Penelope was gorgeous. Forever baffled by that reviewer who was all "this is unrealistic, she's not hot". Like, one, most people fall in love based largely on personality, and "hot"/"not hot" marriages happen all the time? But also, Colin Bridgerton is fine but I'm not sure I could pick him out of a lineup of dark-haired youngish men. I'm more into butch women in general but goddamn, I would swipe right so hard on Penelope. She's just...wow.
Overall I feel like this season was a bit less focused on the main couple and had more going on with other characters, and I can see why people didn't like that so much from a genre romance perspective, but I enjoyed it a lot more from a TV perspective. One of the things I've always found meh about genre romance series is that 90% of the focus is the main couple, with cameos of couples from previous series popping up to be blandly maritally happy plus some seeds for the couple in the next book. It feels sort of claustrophobic and shallow to me - I want to see the couple in the context of their community and other relationships, living full lives that aren't just about their romantic relationship. The TV show does a pretty good job of it (although established couples still tend to be blandly maritally blissful).
It's true that season 4 has a LOT of side character subplots - Lady Danbury trying to get the queen's leave to visit her home country, Alice Mondrich navigating the court, Penelope quitting Lady Whistledown, Eloise trying to dodge marriage and navigating her relationship with Hyacinth, who can't wait to jump into the marriage mart, probably some others that I'm forgetting, and most importantly, setting up Francesca, John, and Michaela for season 5. But I still felt we got plenty of Sophie and Benedict, and in season 4 of a TV show that is as much as an ensemble show as a couple-focused romance, we have to expect a lot of plot threads being picked up or tied off.
THINGS I DIDN'T LIKE/THAT WORRY ME ABOUT SEASON 5:
I really don't like the implication with Violet and Benedict both that when you fall in love with the right person, you naturally become sedate and conventional. Yes, at the end it's indicated that Violet wants to reconnect with the part of her that was a wild girl (although not, I suspect, the way Benedict was wild, because sexist double standards), and yes, Benedict does tell Sophie he's bi and she's ok with that. And yes, it's not really healthy to live the bohemian party lifestyle forever (and the dark side of that which he encounters when he saves Sophie from assault may have soured him a bit). But...it's just a little too close to the idea that bisexuality is just youthful experimentation that becomes unimportant when you meet the right opposite-sex partner.
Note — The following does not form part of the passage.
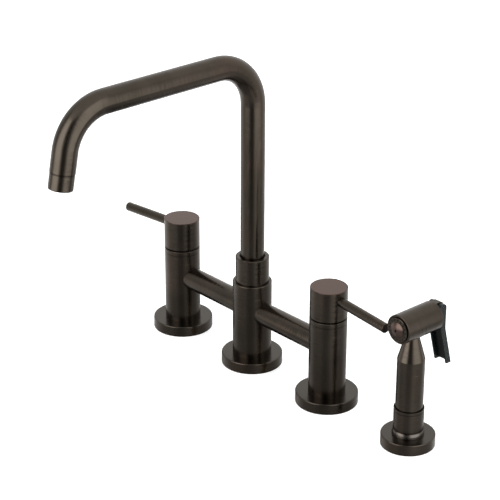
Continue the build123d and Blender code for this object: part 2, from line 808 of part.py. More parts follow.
# ================================================================ sprayer grip
head_axis = Plane((sprayer_pitch, 0, head_height), x_dir=(1, 0, 0), z_dir=(0, 1, 0))
with BuildPart() as sprayer_grip:
    turned(sprayer, [
        (0, nose_bottom), (nose_radius, nose_bottom), (nose_radius, grip_bottom),
        (grip_radius, grip_bottom), (grip_radius, grip_top), (cone_top_radius, cone_top),
        (0, cone_top)])
    ring(head_axis, head_front, head_back, head_radius + saddle_gap, mode=Mode.SUBTRACT)
    ring(sprayer, grip_top, neck_top, neck_radius)
    ring(sprayer, nose_bottom, grip_bore_top, grip_bore, mode=Mode.SUBTRACT)
    ring(sprayer, grip_bore_top, neck_top, neck_bore, mode=Mode.SUBTRACT)
write(sprayer_grip, "sprayer_grip")

# ================================================================ sprayer head
valve_axis = Plane((sprayer_pitch, 0, plunger_height), x_dir=(1, 0, 0), z_dir=(0, 1, 0))
side_view = Plane((sprayer_pitch, 0, 0), x_dir=(0, 1, 0), z_dir=(1, 0, 0))
face_floor = head_front + face_bore_depth
pocket_floor = head_back - spring_pocket_depth

with BuildPart() as sprayer_head:
    ring(head_axis, head_front, head_back, head_radius)
    ends = sprayer_head.edges().filter_by(GeomType.CIRCLE)
    fillet(ends, head_edge)
    lug_root = head_back - pivot_eye
    lug_length = pivot_back + pivot_eye - lug_root
    with BuildSketch(side_view) as lug:
        with Locations((lug_root + lug_length / 2, pivot_height + (lug_rise - pivot_eye) / 2)):
            Rectangle(lug_length, lug_rise + pivot_eye)
        fillet(lug.vertices().group_by(Axis.X)[-1], pivot_eye)
    extrude(amount=lug_half_width, both=True)
    ring(head_axis, head_front, face_floor, face_bore, mode=Mode.SUBTRACT)
    ring(valve_axis, face_floor, valve_seat, waterway_bore, mode=Mode.SUBTRACT)
    ring(valve_axis, valve_seat, pocket_floor, plunger_radius + running_gap, mode=Mode.SUBTRACT)
    ring(valve_axis, pocket_floor, head_back, spring_pocket, mode=Mode.SUBTRACT)
    ring(sprayer, head_height - head_radius - 1, neck_top, neck_radius + braze_gap,
         mode=Mode.SUBTRACT)
    with BuildSketch(side_view):
        with Locations((pivot_back, pivot_height)):
            Circle(pivot_pin + braze_gap)
    extrude(amount=lug_half_width, both=True, mode=Mode.SUBTRACT)
write(sprayer_head, "sprayer_head")

face_edge = head_front - face_stand
with BuildPart() as spray_face:
    groove_floor = head_front + face_groove_depth
    back = face_floor - face_chamber
    boss_edge = face_edge - face_boss_step
    with BuildSketch(Plane(head_axis.origin)):
        with BuildLine():
            dome = ThreePointArc((face_boss, boss_edge),
                                 (face_boss / 2, boss_edge - face_crown * 0.75),
                                 (0, boss_edge - face_crown))
            Polyline(dome @ 1, (0, back), (face_bore - thread_gap, back),
                     (face_bore - thread_gap, groove_floor), (face_radius, groove_floor),
                     (face_radius, face_edge + face_bevel), (face_radius - face_bevel, face_edge),
                     (face_boss, face_edge), dome @ 0)
        make_face()
    revolve(axis=Axis(head_axis.origin, (0, 1, 0)))
    with BuildSketch(head_axis.offset(back)):
        with PolarLocations(outer_jet_circle, outer_jets):
            Circle(jet_radius)
        Circle(middle_jet)
    extrude(amount=-2 * head_radius, mode=Mode.SUBTRACT)
write(spray_face, "spray_face")

# ================================================================ trigger and its pin
with BuildPart() as trigger:
    front = trigger_back - trigger_depth
    foot_front = trigger_foot_back - trigger_foot_depth
    with BuildSketch(side_view) as side_form:
        with BuildLine():
            Polyline((front, pivot_height), (front, trigger_knee), (foot_front, trigger_foot),
                     (trigger_foot_back, trigger_foot), (trigger_back, trigger_knee),
                     (trigger_back, pivot_height), close=True)
        make_face()
        knees = side_form.vertices().group_by(Axis.Y)[1]
        feet = side_form.vertices().group_by(Axis.Y)[0]
        fillet(knees, trigger_knee_round)
        fillet(feet, trigger_foot_round)
        with Locations((pivot_back, pivot_height)):
            Circle(pivot_eye)
    extrude(amount=trigger_half_width, both=True)
    with BuildSketch(side_view) as channel:
        with BuildLine():
            Polyline((front - pivot_eye, trigger_web_top), (front - pivot_eye, trigger_foot - 1),
                     (trigger_foot_back - trigger_wall, trigger_foot - 1),
                     (trigger_web_front, trigger_knee), (trigger_web_front, trigger_web_top),
                     close=True)
        make_face()
    extrude(amount=trigger_half_width - trigger_wall, both=True, mode=Mode.SUBTRACT)
    with BuildSketch(side_view):
        with Locations((pivot_back, pivot_height)):
            Rectangle(4 * pivot_eye, 2 * (pivot_height - trigger_web_top))
    extrude(amount=trigger_slot, both=True, mode=Mode.SUBTRACT)
    with BuildSketch(side_view):
        with Locations((pivot_back, pivot_height)):
            Circle(pivot_pin + running_gap)
    extrude(amount=trigger_half_width, both=True, mode=Mode.SUBTRACT)
    with BuildSketch(Plane((sprayer_pitch, 0, trigger_foot), x_dir=(1, 0, 0), z_dir=(0, -1, 0))):
        Ellipse(trigger_half_width - trigger_wall, trigger_scallop)
    extrude(amount=-2 * trigger_foot_back, mode=Mode.SUBTRACT)
write(trigger, "trigger")

with BuildPart() as trigger_pin:
    with BuildSketch(side_view):
        with Locations((pivot_back, pivot_height)):
            Circle(pivot_pin)
    extrude(amount=trigger_half_width, both=True)
write(trigger_pin, "trigger_pin")

# ================================================================ spray valve
poppet_back = valve_seat - seal_gap
with BuildPart() as spray_plunger:
    turned(valve_axis, [
        (0, poppet_back - poppet_height), (poppet_radius, poppet_back - poppet_height),
        (poppet_radius, poppet_back), (plunger_radius, poppet_back),
        (plunger_radius, button_front), (button_radius, button_front),
        (button_radius, button_tip), (0, button_tip)])
    crown = spray_plunger.edges().filter_by(GeomType.CIRCLE).sort_by(Axis.Y)[-1]
    fillet(crown, button_dome)
write(spray_plunger, "spray_plunger")

with BuildPart() as plunger_spring:
    rest = spring_wire + braze_gap
    with BuildLine() as coil:
        Helix(pitch=(button_front - pocket_floor - 2 * rest) / spring_turns,
              height=button_front - pocket_floor - 2 * rest, radius=spring_radius,
              center=(sprayer_pitch, pocket_floor + rest, plunger_height),
              direction=(0, 1, 0))
    with BuildSketch(Plane(coil.line @ 0, z_dir=coil.line % 0)):
        Circle(spring_wire)
    sweep(is_frenet=True)
write(plunger_spring, "plunger_spring")
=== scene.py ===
# %% [markdown]
# # Dressing a bridge faucet
#
# This lesson takes a faucet that was drawn as exact solids and gives it the finishes of the
# real one: dark bronze that was turned, brushed and oiled, a black plastic trigger, plain
# brass under the deck, rubber and ceramic. The solids stay where they are. Each one keeps
# its shape and gets a material, and a few pieces are made again here because they need
# what a plain solid leaves out, such as the turns of a thread.
#
# The first cell loads the packed model. Every object is in metres, in one shared frame:
# +X runs along the bridge, -Y points at the user, and +Z is up from the deck.

import json
import math

import bmesh
import bpy
from mathutils import Matrix, Vector


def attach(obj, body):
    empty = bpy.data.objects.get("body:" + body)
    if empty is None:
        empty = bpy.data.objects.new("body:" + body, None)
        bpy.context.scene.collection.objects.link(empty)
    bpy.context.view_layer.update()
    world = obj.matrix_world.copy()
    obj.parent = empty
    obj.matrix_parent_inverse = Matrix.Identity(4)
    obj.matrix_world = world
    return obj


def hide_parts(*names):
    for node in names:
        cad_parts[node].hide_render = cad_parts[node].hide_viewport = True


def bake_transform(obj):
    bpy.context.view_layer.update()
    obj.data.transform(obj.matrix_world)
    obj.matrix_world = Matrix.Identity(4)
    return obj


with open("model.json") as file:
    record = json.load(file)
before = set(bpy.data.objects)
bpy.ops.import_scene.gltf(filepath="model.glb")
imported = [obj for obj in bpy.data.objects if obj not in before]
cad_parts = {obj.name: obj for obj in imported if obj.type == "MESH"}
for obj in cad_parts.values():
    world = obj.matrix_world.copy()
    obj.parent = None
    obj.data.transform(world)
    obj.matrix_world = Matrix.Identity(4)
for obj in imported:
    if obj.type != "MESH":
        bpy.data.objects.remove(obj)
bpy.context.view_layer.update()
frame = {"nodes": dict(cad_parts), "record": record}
nodes = frame["nodes"]
scene = bpy.context.scene
MM = 0.001

# %% [markdown]
# ## The camera
#
# A product photograph like this one is taken with a long lens from well back, so upright
# pieces stay nearly parallel. The camera is placed by the point that it looks at, its
# distance, how far round and how far up it stands, and a slight roll. Working from these
# few numbers is easier to correct than typing a position and three angles.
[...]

Like, I don't have a problem with Benedict ending up with a woman! It's just the framing of "right partner" = "become a good conforming member of society" that I'm ehhhhh about. I hope that at least in future seasons we'll see Benedict pursuing art or music more seriously, and maintaining connections with the good parts of his bohemian life, the people he says he cares about, introducing Sophie to them. They both love art, after all! I just don't want that entire phase of his life to be put away as a "childish things". And I don't think Sophie would, either!
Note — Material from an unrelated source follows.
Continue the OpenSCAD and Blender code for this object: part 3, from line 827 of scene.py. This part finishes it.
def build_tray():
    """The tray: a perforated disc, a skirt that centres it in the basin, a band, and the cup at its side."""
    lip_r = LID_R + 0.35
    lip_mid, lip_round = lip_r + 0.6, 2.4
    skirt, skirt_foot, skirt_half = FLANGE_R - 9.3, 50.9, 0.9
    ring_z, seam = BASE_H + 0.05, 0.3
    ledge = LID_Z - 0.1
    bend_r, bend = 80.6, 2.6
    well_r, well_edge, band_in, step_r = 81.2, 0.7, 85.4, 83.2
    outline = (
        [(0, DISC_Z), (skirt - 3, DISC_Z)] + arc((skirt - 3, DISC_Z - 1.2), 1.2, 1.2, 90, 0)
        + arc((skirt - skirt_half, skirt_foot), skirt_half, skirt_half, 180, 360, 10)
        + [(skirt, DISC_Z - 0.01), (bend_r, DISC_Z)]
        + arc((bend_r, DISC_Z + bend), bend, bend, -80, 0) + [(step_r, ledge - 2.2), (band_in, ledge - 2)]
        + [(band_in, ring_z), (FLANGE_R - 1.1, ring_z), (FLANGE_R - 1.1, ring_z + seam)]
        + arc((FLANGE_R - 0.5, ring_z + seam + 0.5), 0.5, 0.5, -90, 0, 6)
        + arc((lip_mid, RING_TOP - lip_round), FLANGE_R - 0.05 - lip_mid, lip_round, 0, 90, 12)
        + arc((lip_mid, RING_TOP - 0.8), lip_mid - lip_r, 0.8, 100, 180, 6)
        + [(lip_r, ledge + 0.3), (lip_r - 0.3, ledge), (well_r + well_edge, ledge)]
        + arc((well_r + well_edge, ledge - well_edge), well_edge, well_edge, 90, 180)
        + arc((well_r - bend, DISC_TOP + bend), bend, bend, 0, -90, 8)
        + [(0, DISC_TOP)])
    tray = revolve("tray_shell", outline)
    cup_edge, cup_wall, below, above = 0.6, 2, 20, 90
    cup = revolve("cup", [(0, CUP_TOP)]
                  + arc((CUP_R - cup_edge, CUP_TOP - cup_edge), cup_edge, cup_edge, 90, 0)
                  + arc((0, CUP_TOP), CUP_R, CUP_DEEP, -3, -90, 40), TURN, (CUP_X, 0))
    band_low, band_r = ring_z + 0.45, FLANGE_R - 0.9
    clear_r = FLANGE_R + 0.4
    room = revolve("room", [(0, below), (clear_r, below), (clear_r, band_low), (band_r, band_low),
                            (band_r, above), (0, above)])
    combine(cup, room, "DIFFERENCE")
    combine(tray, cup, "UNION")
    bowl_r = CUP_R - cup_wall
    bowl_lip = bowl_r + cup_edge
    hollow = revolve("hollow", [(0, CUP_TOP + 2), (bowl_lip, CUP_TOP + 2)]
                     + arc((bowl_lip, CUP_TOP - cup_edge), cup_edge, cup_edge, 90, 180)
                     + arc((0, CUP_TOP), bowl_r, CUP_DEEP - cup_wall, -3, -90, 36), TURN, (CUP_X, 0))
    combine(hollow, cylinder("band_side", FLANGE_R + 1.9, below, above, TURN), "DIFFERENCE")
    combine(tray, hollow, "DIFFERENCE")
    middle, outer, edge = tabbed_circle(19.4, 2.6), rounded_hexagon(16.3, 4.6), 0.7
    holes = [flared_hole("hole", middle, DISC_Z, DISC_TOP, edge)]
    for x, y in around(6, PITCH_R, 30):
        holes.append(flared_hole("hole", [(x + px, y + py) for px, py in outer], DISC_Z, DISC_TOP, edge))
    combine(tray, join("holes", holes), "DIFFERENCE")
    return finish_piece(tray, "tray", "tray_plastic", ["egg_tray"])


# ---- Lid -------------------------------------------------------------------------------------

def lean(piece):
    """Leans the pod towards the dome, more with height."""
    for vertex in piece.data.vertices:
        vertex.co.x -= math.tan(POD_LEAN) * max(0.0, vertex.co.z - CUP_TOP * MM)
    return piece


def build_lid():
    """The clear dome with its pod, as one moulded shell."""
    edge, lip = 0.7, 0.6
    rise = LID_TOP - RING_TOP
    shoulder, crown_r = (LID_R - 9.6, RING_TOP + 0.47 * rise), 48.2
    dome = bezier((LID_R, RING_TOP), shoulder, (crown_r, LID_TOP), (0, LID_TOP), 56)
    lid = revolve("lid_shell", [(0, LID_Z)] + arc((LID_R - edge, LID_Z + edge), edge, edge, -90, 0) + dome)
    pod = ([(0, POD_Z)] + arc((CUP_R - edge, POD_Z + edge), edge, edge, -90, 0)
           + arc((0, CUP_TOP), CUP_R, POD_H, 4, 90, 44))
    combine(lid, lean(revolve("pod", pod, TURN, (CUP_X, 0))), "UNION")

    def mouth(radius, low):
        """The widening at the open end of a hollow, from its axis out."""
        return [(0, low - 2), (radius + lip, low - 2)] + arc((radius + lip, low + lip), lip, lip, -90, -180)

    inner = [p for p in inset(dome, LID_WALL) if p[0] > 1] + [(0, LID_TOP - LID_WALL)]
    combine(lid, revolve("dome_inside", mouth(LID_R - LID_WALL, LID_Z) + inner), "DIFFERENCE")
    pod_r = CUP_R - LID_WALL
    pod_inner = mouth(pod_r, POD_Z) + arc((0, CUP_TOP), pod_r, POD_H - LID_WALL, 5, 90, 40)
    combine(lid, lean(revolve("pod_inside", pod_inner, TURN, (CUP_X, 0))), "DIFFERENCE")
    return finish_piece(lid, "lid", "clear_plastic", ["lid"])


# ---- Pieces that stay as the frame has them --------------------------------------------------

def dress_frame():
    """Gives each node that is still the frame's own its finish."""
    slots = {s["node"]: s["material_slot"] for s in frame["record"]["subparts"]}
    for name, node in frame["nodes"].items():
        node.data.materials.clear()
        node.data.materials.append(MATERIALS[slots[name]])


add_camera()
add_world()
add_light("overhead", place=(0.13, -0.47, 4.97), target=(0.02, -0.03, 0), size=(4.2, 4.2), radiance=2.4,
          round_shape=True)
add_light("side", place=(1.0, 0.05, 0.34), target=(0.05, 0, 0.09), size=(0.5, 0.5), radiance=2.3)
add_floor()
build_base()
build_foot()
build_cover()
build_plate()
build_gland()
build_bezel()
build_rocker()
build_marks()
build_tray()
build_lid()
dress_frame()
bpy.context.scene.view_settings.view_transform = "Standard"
Which brings me to my big concern about season 5. I really liked Francesca and John's autistic4autistic-coded romance, and they really made me care about John even knowing he was doomed. One of the tropes I dislike most in genre romance is the one where neither of the main couple can ever have known "true" passionate love before. The show seems to have softened that up - Francesca and John are both very awkward about sex and don't have the instant magical chemistry the main couples do, but they clearly love each other deeply and are figuring out the sexual aspect. It seems like if they had more time, they would get there with the physical aspect. So while I presume Francesca and Michaela will have intense easy chemistry because they're a main couple, it's at least not going to be a case of "I loved my dead spouse but I realize now it was platonic and I never enjoyed sex," or at least I hope it won't be. Francesca having a queer awakening with her dead husband's cousin brings enough novel intensity and angst, I feel!
But here's the thing: I don't believe the show will treat a f/f main couple with the same focus they have for the f/m couples. They know their audience, and their audience is mostly straight women. It's very clear in how they film the sex scenes (which is fine! We need more female-gaze sex scenes in media, and there are a lot more straight women!).
I also fear they will not allow two Bridgerton women to have f/f romances, again, because they want to keep their viewers and a lot of the viewers are presumably not attracted to women.
So I will be very surprised if season 5 doesn't also include a major heterosexual couple (besides Violet and Lord Anderson), and I'm worried it will have to be Eloise. I really, really don't want Eloise to be straight or end up with a man, even if they massively rewrite her love interest from the book.
But worries aside, I think this was my favorite season.